TASK DETAILS ▸
Output exactly the lines from the first one down to the line containing "cleared(far_star)", inclusive.

==== DATASET EXCERPT ====

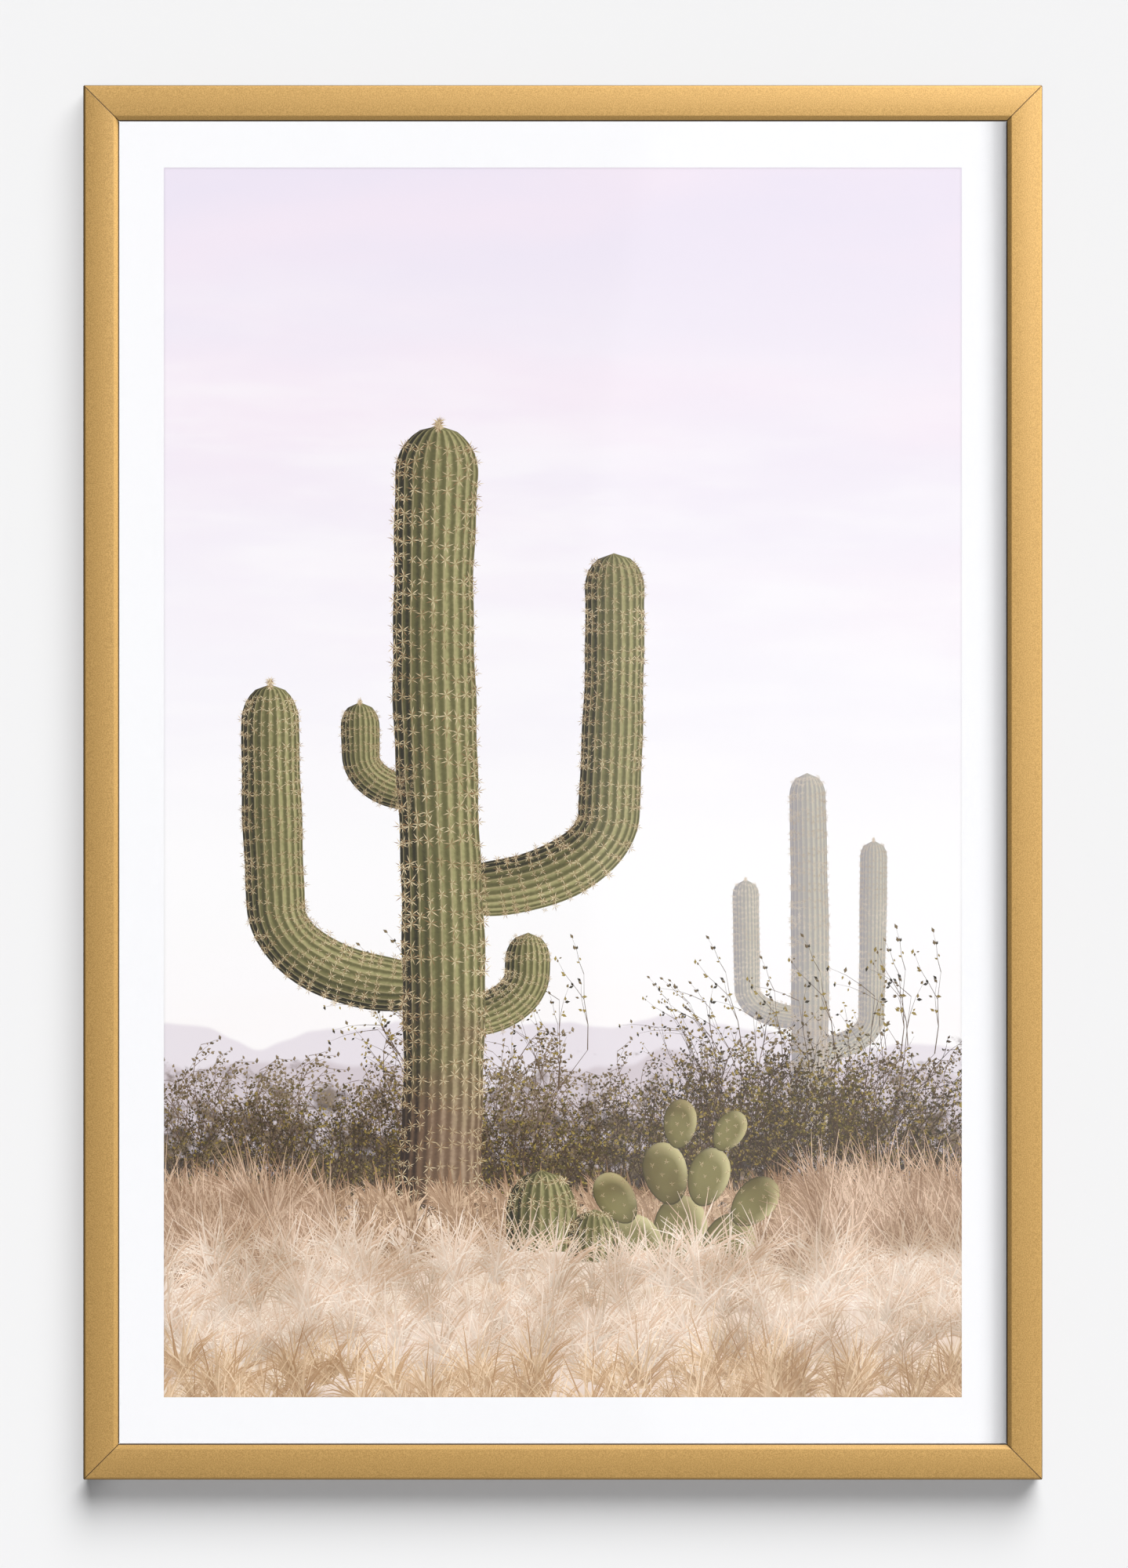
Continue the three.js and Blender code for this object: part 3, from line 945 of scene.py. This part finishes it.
skin = cactus_skin()
near_star = spine_star("near_star", 31, ink(150, 120, 84), ink(220, 204, 168))
far_star = spine_star("far_star", 32, ink(196, 182, 168), ink(224, 214, 200))
giant_stems = [
    (bent_arm(-84, 232, -78, 46, 402), 33, 0.0, 0.72),
    (bent_arm(-56, 286, 82, 44, 476), 34, 0.0, 0.72),
    (bent_arm(-60, 214, 40, 26, 262), 25, 0.0, 0.75),
    (bent_arm(-80, 340, -34, 22, 392), 22, 0.0, 0.75),
    (upright(-70, 108, 548, 3.0), 46, 0.01, 1.0, 0),
]
distant_stems = [
    (bent_arm(134, 214, -30, 16, 292), 15, 0.0, 0.75),
    (bent_arm(140, 196, 34, 18, 314), 15, 0.0, 0.75),
    (upright(138, 120, 352, 1.5), 21, 0.002, 1.0, 0),
]
barrel_stems = [
    (upright(-12, 82, 128, 0), 42, 0.0, 0.9),
    (upright(18, 76, 106, 0), 32, 0.005, 0.9),
]
for name, stems, haze, seed, star, depth in [
    ("giant", giant_stems, 0.0, 41, near_star, 0.08),
    ("distant", distant_stems, 0.4, 42, far_star, 0.045),
    ("barrel", barrel_stems, 0.0, 43, near_star, 0.145),
]:
    cactus = Cactus(haze, seed)
    for stem in stems:
        cactus.stem(*stem)
    cactus.lay(name, star, depth)
cleared(far_star)


def pear_pads(name, pads, depth):
    """Flat oval pads, each a fan of three rings, darker outwards but pale at its right rim."""
    drawing = Drawing()
    stars = []
    chance = random.Random(51)
    sides = 24
    inks = [ink(136, 130, 84), ink(112, 106, 64), ink(70, 64, 38)]
    for layer, (x, z, width, height, turn) in enumerate(pads):
        lean = Matrix.Rotation(-turn, 2)
        over = layer * 0.0015
        hub = drawing.point(x, z, over, inks[0])
        before = [hub] * sides
        for reach, colour in [(0.55, inks[0]), (0.92, inks[1]), (1.0, inks[2])]:
            ring = []
            for i in range(sides):
                angle = 2 * math.pi * i / sides
                narrow = 1 - 0.22 * (1 - math.sin(angle)) / 2
                place = Vector((math.cos(angle) * width / 2 * narrow, math.sin(angle) * height / 2))
                x_at, z_at = Vector((x, z)) + lean @ (place * reach)
                pale = max(0.0, math.cos(angle - 0.7)) * (reach > 0.9)
                shade = between(colour, ink(214, 208, 160), pale)
                ring.append(drawing.point(x_at, z_at, over, shade))
            for i in range(sides):
                j = (i + 1) % sides
                corners = [before[i], before[j], ring[j], ring[i]]
                drawing.faces.append(corners if before[0] != hub else [hub, ring[j], ring[i]])
            before = ring
        for row in range(-2, 3):
            for column in range(-1, 2):
                spot = Vector(((column + 0.5 * (row % 2) - 0.25) * width / 3.4, row * height / 5.6))
                x_at, z_at = Vector((x, z)) + lean @ spot
                place = on_page(x_at, z_at, over + 0.001)
                stars.append((place, chance.uniform(0, 3), chance.uniform(0.3, 0.5)))
    made = new_object(name, drawing.mesh(name))
    made.data.materials.append(page_ink)
    lay_on_page(made, depth)
    base = spots(f"{name}_spines", stars)
    lay_on_page(setting_out.work(f"{name}_spines", base, Shape=near_star, Finish=page_ink), depth)


pear_pads(
    "pear",
    [
        (66, 92, 34, 44, 0.1),
        (92, 84, 32, 42, 0.5),
        (44, 84, 30, 40, -0.45),
        (58, 126, 28, 36, -0.25),
        (82, 124, 26, 34, 0.3),
        (108, 110, 25, 33, 0.75),
        (30, 112, 24, 32, -0.6),
        (66, 154, 21, 28, 0.1),
        (94, 150, 19, 25, 0.55),
    ],
    0.15,
)
cleared(near_star)


# Dry bunch grass covers the foot of the picture, printed as the plants are. Tufts are small
# and brown at the back, large and pale in front, and warmer along the lower edge.
back_tuft = tuft("back_tuft", 12, 24, 24, ink(146, 112, 82), ink(230, 202, 172))
side_tuft = tuft("side_tuft", 14, 30, 50, ink(166, 132, 104), ink(242, 216, 192))
front_tuft = tuft("front_tuft", 15, 30, 42, ink(222, 190, 162), ink(255, 246, 234))
near_tuft = tuft("near_tuft", 16, 26, 40, ink(196, 158, 118), ink(250, 226, 194))
for name, plant, patch, count, seed, lean, sizes, depth, spread in [
    ("grass_back", back_tuft, (-236, 236, 76, 112), 330, 21, 0.25, (0.6, 1.3), 0.12, 0.015),
    ("grass_left", side_tuft, (-240, -128, 58, 108), 60, 23, 0.45, (0.5, 1.1), 0.16, 0.01),
    ("grass_right", side_tuft, (128, 240, 66, 112), 60, 24, 0.45, (0.5, 1.1), 0.16, 0.01),
    ("grass_front", front_tuft, (-236, 236, 10, 76), 330, 22, 0.35, (0.5, 1.25), 0.18, 0.025),
    ("grass_near", near_tuft, (-236, 236, -24, 14), 170, 25, 0.4, (0.5, 1.2), 0.21, 0.025),
]:
    sow(name, plant, patch, count, seed, lean, sizes, depth, spread)
cleared(back_tuft, side_tuft, front_tuft, near_tuft)


# The backing is a sheet of brown hardboard, smooth on its rear face. It closes the rebate
# behind the print and is held in by the points.
def hardboard():
    finish = Finish("hardboard")
    place = finish.place()
    fibre = finish.noise(place, 700, 5, 0.65)
    cloud = finish.noise(place, 18, 3, 0.5)
    base = finish.mix(finish.fade(fibre, 0.35, 0.7), (0.17, 0.085, 0.038), (0.28, 0.155, 0.075))
    base = finish.mix(cloud * 0.5, base, (0.21, 0.11, 0.05))
    return finish.surface(
        Base_Color=base,
        Roughness=0.62 + 0.2 * fibre,
        Normal=finish.bump(fibre, 0.0001, 0.3),
    )


backing = dress("backing_board", hardboard())


# At the back, flat steel points pressed into the rebate hold the boards in, and V-nails cross
# the mitres. The picture hangs by a toothed steel hanger on two nails. All of it is stamped,
# zinc-plated strip. Two round rubber bumpers keep the lower corners off the wall.
def zinc_plate():
    finish = Finish("zinc_plate")
    place = finish.place()
    cloud = finish.noise(place, 160, 3, 0.6)
    grain = finish.noise(place, 2600, 2, 0.6)
    base = finish.mix(cloud, (0.50, 0.51, 0.52), (0.70, 0.71, 0.71))
    return finish.surface(
        Base_Color=base,
        Metallic=1.0,
        Roughness=0.28 + 0.22 * cloud,
        Normal=finish.bump(grain, 0.00004, 0.4),
    )


def dark_rubber():
    finish = Finish("dark_rubber")
    grain = finish.noise(finish.place(), 1900, 3, 0.6)
    return finish.surface(
        Base_Color=finish.mix(grain, (0.022, 0.022, 0.023), (0.05, 0.05, 0.052)),
        Roughness=0.7 + 0.2 * grain,
        Normal=finish.bump(grain, 0.00006, 0.5),
    )


MERGED = 1e-6
FLAT_TO = math.radians(1)
ROUNDED_FROM = math.radians(40)
SHARP_FROM = math.radians(28)


def soft_copy(name, node, width, steps):
    """A copy of a CAD node with its edges rounded off."""
    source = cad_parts[node]
    mesh = bmesh.new()
    mesh.from_mesh(source.data)
    mesh.transform(source.matrix_world)
    bmesh.ops.remove_doubles(mesh, verts=mesh.verts, dist=MERGED)
    bmesh.ops.dissolve_limit(mesh, angle_limit=FLAT_TO, verts=mesh.verts, edges=mesh.edges)
    bmesh.ops.recalc_face_normals(mesh, faces=mesh.faces)
    made = new_object(name, written(mesh, name))
    soften = made.modifiers.new("soften", "BEVEL")
    soften.width = width
    soften.segments = steps
    soften.angle_limit = ROUNDED_FROM
    plain_mesh(made)
    made.data.shade_smooth()
    made.data.set_sharp_from_angle(angle=SHARP_FROM)
    return made


def set_out(name, shape_node, turns, lift=0.0):
    """One piece of many copies of a node's shape, at the places and turns of all its kind.
    Lift brings them nearer to the wall than in the CAD."""
    shape = soft_copy(f"{name}_shape", shape_node, 0.00008, 1)
    shape.data.transform(Matrix.Translation(-sum(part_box(shape_node), Vector()) / 2))
    raised = Vector((0, lift, 0))
    places = [(sum(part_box(node), raised * 2) / 2, turn, 1.0) for node, turn in turns.items()]
    made = setting_out.work(name, spots(name, places), Shape=shape, Finish=steel)
    cleared(shape)
    return fit(made, "steel", *turns)


steel = zinc_plate()
rubber = dark_rubber()
quarters = {"top": 0, "right": math.pi / 2, "bottom": math.pi, "left": -math.pi / 2}
corner_turns = {"top_left": 0, "top_right": 1, "bottom_right": 2, "bottom_left": 3}
point_turns = {
    f"point_{side}_{i}": turn
    for side, turn in quarters.items()
    for i in range(1, 3 if side in ("top", "bottom") else 5)
}
nail_turns = {
    f"corner_nail_{corner}_{i}": turn * math.pi / 2
    for corner, turn in corner_turns.items()
    for i in (1, 2)
}
hardware = [
    set_out("glazing_points", "point_top_1", point_turns),
    set_out("corner_nails", "corner_nail_top_left_1", nail_turns, 0.0003),
]
for node, material, slot, width, steps in [
    ("hanger", steel, "steel", 0.0001, 1),
    ("hanger_nail_left", steel, "steel", 0.00016, 3),
    ("hanger_nail_right", steel, "steel", 0.00016, 3),
    ("bumper_left", rubber, "bumper_rubber", 0.0003, 3),
    ("bumper_right", rubber, "bumper_rubber", 0.0003, 3),
]:
    piece = soft_copy(f"{node}_soft", node, width, steps)
    piece.data.materials.append(material)
    hardware.append(fit(piece, slot, node))


# Plain wall, floor and soft studio light. The wall can be seen through from behind, so that
# the back of the picture can be looked at too. Each light falls on what it is meant for.
def pale_wall():
    finish = Finish("pale_wall")
    behind = finish.add("ShaderNodeNewGeometry", out="Backfacing")
    paint = finish.add("ShaderNodeBsdfDiffuse", {}, {"Color": (0.84, 0.84, 0.845, 1)})
    through = finish.add("ShaderNodeBsdfTransparent")
    return finish.end(finish.add("ShaderNodeMixShader", {}, {0: behind, 1: paint, 2: through}))


def flat_panel(name, corners, material):
    mesh = mesh_of(name, corners, [(0, 1, 2, 3)])
    mesh.materials.append(material)
    panel = new_object(name, mesh)
    return panel


WALL_HALF = 3.0
FLOOR = -1.9
wall_corners = [(-1, FLOOR), (1, FLOOR), (1, WALL_HALF), (-1, WALL_HALF)]
wall_places = [(x * WALL_HALF, 0, z) for x, z in wall_corners]
wall = unseen_by_bounces(flat_panel("wall", wall_places, pale_wall()))
wall.visible_transmission = False
wall.visible_shadow = False
pale_floor = Finish("pale_floor").surface(Base_Color=(0.8, 0.8, 0.8, 1), Roughness=0.7)
floor_corners = [(-8, -12), (8, -12), (8, 8), (-8, 8)]
floor = flat_panel("floor", [(x, y, FLOOR) for x, y in floor_corners], pale_floor)

world = bpy.data.worlds.new("studio")
world.use_nodes = True
world.node_tree.nodes.clear()
studio = Nodes(world.node_tree)
seen = studio.add("ShaderNodeLightPath", out="Is Camera Ray")
strength = 0.1 + 0.8 * seen
backdrop = studio.add("ShaderNodeBackground", {}, {"Color": (1, 1, 1, 1), "Strength": strength})
world_output = world.node_tree.nodes.new("ShaderNodeOutputWorld")
world.node_tree.links.new(backdrop.socket, world_output.inputs["Surface"])
bpy.context.scene.world = world


def listed(name, objects):
    group = bpy.data.collections.new(name)
    for item in objects:
        group.objects.link(item)
    return group


def add_light(name, data, toward, lit, blockers=None):
    """A light that falls on the objects of one list, in the shadow of those of another."""
    lamp = new_object(name, data)
    lamp.rotation_mode = "QUATERNION"
    lamp.rotation_quaternion = Vector(toward).to_track_quat("-Z", "Y")
    lamp.light_linking.receiver_collection = listed(f"{name}_lit", lit)
    if blockers is not None:
        lamp.light_linking.blocker_collection = listed(f"{name}_blockers", blockers)
    return lamp


def far_light(name, right, above, spread, power, lit, blockers=None):
    """A wide soft light far off. Right and above are how steeply it comes in from there."""
    data = bpy.data.lights.new(name, "SUN")
    data.energy = power
    data.angle = math.radians(spread)
    return add_light(name, data, (-right, 1, -above), lit, blockers)


def near_light(name, position, aim, size, power, lit):
    data = bpy.data.lights.new(name, "AREA")
    data.shape = "DISK"
    data.size = size
    data.energy = power
    lamp = add_light(name, data, Vector(aim) - Vector(position), lit)
    lamp.location = position
    return lamp


middle = (0, 0, centre_z)
sheets = [mat, glazing, *inked]
carpentry = [*rails.values(), backing, *hardware]
low_left = [rails["bottom"], rails["left"]]
far_light("wall_above", 0.30, 1.05, 44, 2.42, [wall], [rails["bottom"]])
far_light("wall_corner", 0.35, 0.85, 40, 0.86, [wall], low_left)
far_light("wall_right", 0.45, 0.95, 44, 0.93, [wall, floor], [rails["left"]])
far_light("sheets_edge", 1.48, 0, 24, 2.08, sheets, [rails["right"]])
far_light("sheets_right", 0.47, 0, 50, 0.91, sheets, [rails["right"]])
far_light("sheets_front", 0, 0, 90, 1.38, sheets, [rails["right"], mat])
near_light("rails_key", (1.10, -0.50, 1.20), middle, 0.9, 72, carpentry)
# The front light gives the moulding no shine, and the gloss light gives it nothing else.
fill = near_light("rails_front", (1.3, -3.5, -1.14), middle, 1.2, 87, carpentry)
fill.visible_glossy = False
gloss = near_light("rails_gloss", (1.0, -4.0, 0.9), (0.2, 0, 0), 0.5, 50, carpentry)
gloss.visible_diffuse = False
near_light("back_left", (-1.0, 3.0, 0.9), middle, 1.6, 60, carpentry)
near_light("back_right", (1.0, 3.0, 0.6), middle, 1.6, 60, carpentry)


# The camera looks straight at the picture from four metres, with the photograph's margins.
# The photograph's size and the frame's place in it are given in its pixels.
PHOTO_WIDTH = 1439
PHOTO_HEIGHT = 2000
FRAME_CENTRE_X = 718
FRAME_CENTRE_Y = 998
FRAME_HEIGHT = 1779.5
CAMERA_DISTANCE = 4.0
SENSOR = 36
metres_per_pixel = outer_height / FRAME_HEIGHT
camera_data = bpy.data.cameras.new("camera")
camera_data.sensor_width = SENSOR
camera_data.lens = SENSOR * CAMERA_DISTANCE / (PHOTO_HEIGHT * metres_per_pixel)
camera = new_object("camera", camera_data)
camera.location = (
    (PHOTO_WIDTH / 2 - FRAME_CENTRE_X) * metres_per_pixel,
    rail_front - CAMERA_DISTANCE,
    centre_z - (PHOTO_HEIGHT / 2 - FRAME_CENTRE_Y) * metres_per_pixel,
)
camera.rotation_euler = (math.pi / 2, 0, 0)
bpy.context.scene.camera = camera
bpy.context.scene.view_settings.view_transform = "Standard"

====

RESPONSE TO THIS TASK ▸
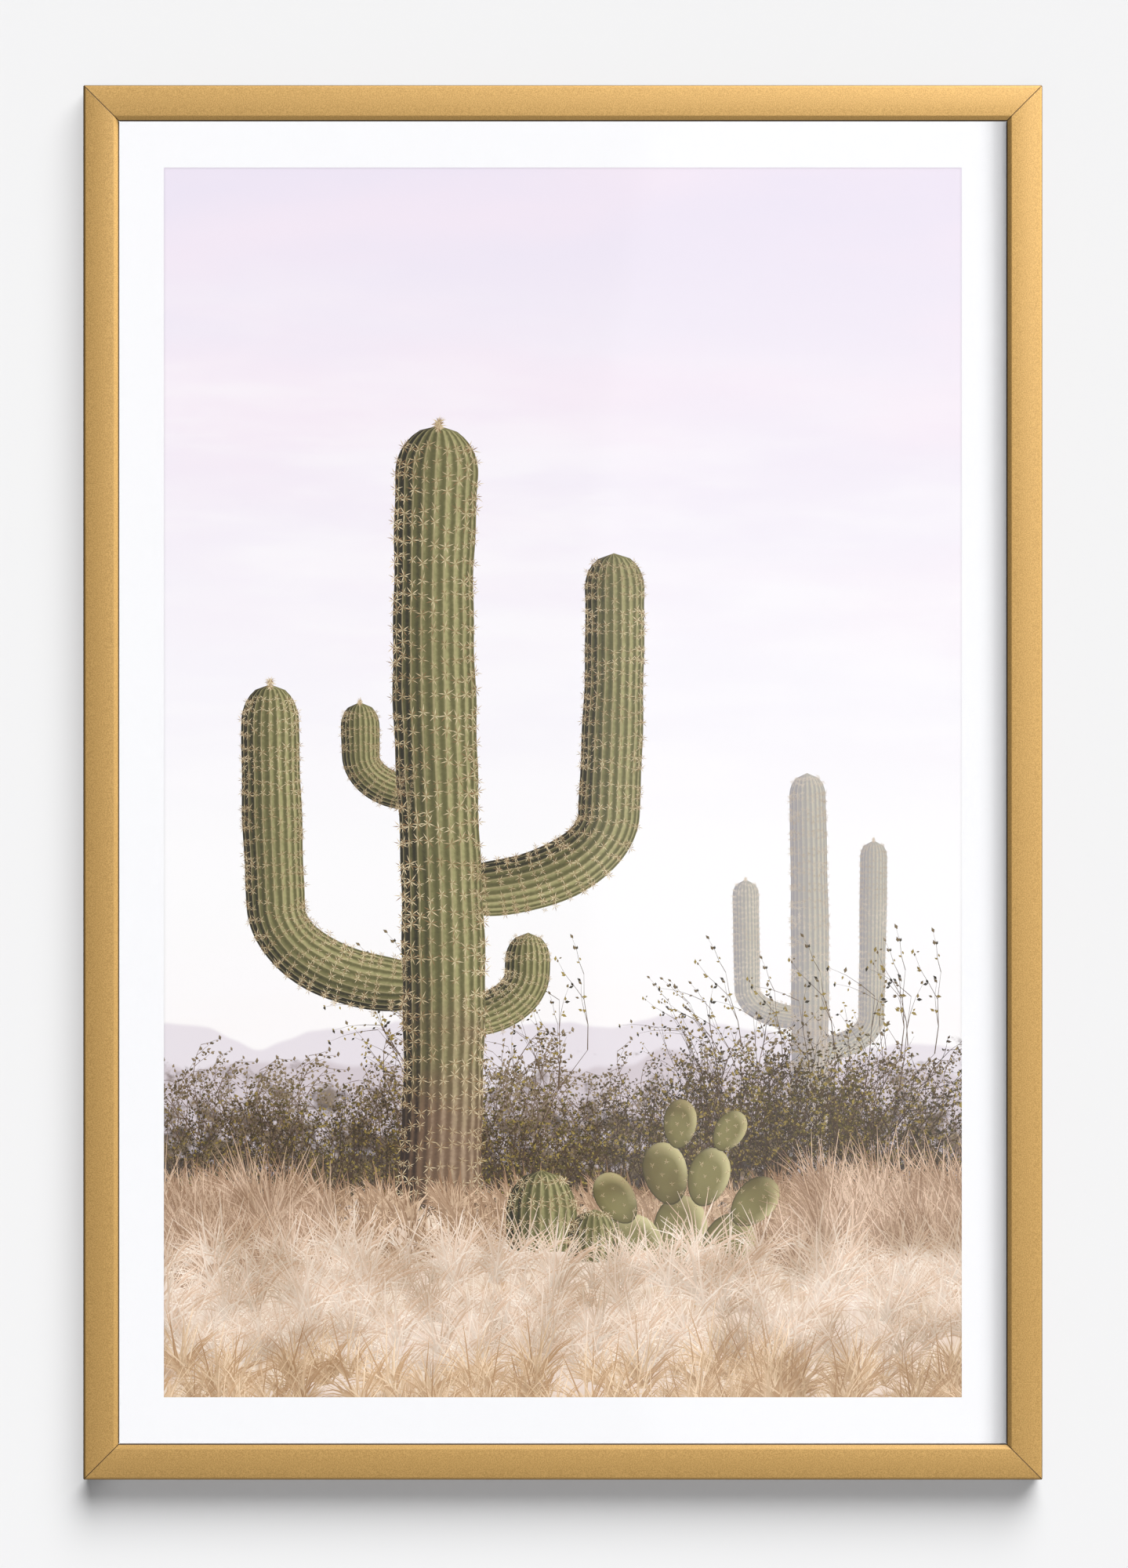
Continue the three.js and Blender code for this object: part 3, from line 945 of scene.py. This part finishes it.
skin = cactus_skin()
near_star = spine_star("near_star", 31, ink(150, 120, 84), ink(220, 204, 168))
far_star = spine_star("far_star", 32, ink(196, 182, 168), ink(224, 214, 200))
giant_stems = [
    (bent_arm(-84, 232, -78, 46, 402), 33, 0.0, 0.72),
    (bent_arm(-56, 286, 82, 44, 476), 34, 0.0, 0.72),
    (bent_arm(-60, 214, 40, 26, 262), 25, 0.0, 0.75),
    (bent_arm(-80, 340, -34, 22, 392), 22, 0.0, 0.75),
    (upright(-70, 108, 548, 3.0), 46, 0.01, 1.0, 0),
]
distant_stems = [
    (bent_arm(134, 214, -30, 16, 292), 15, 0.0, 0.75),
    (bent_arm(140, 196, 34, 18, 314), 15, 0.0, 0.75),
    (upright(138, 120, 352, 1.5), 21, 0.002, 1.0, 0),
]
barrel_stems = [
    (upright(-12, 82, 128, 0), 42, 0.0, 0.9),
    (upright(18, 76, 106, 0), 32, 0.005, 0.9),
]
for name, stems, haze, seed, star, depth in [
    ("giant", giant_stems, 0.0, 41, near_star, 0.08),
    ("distant", distant_stems, 0.4, 42, far_star, 0.045),
    ("barrel", barrel_stems, 0.0, 43, near_star, 0.145),
]:
    cactus = Cactus(haze, seed)
    for stem in stems:
        cactus.stem(*stem)
    cactus.lay(name, star, depth)
cleared(far_star)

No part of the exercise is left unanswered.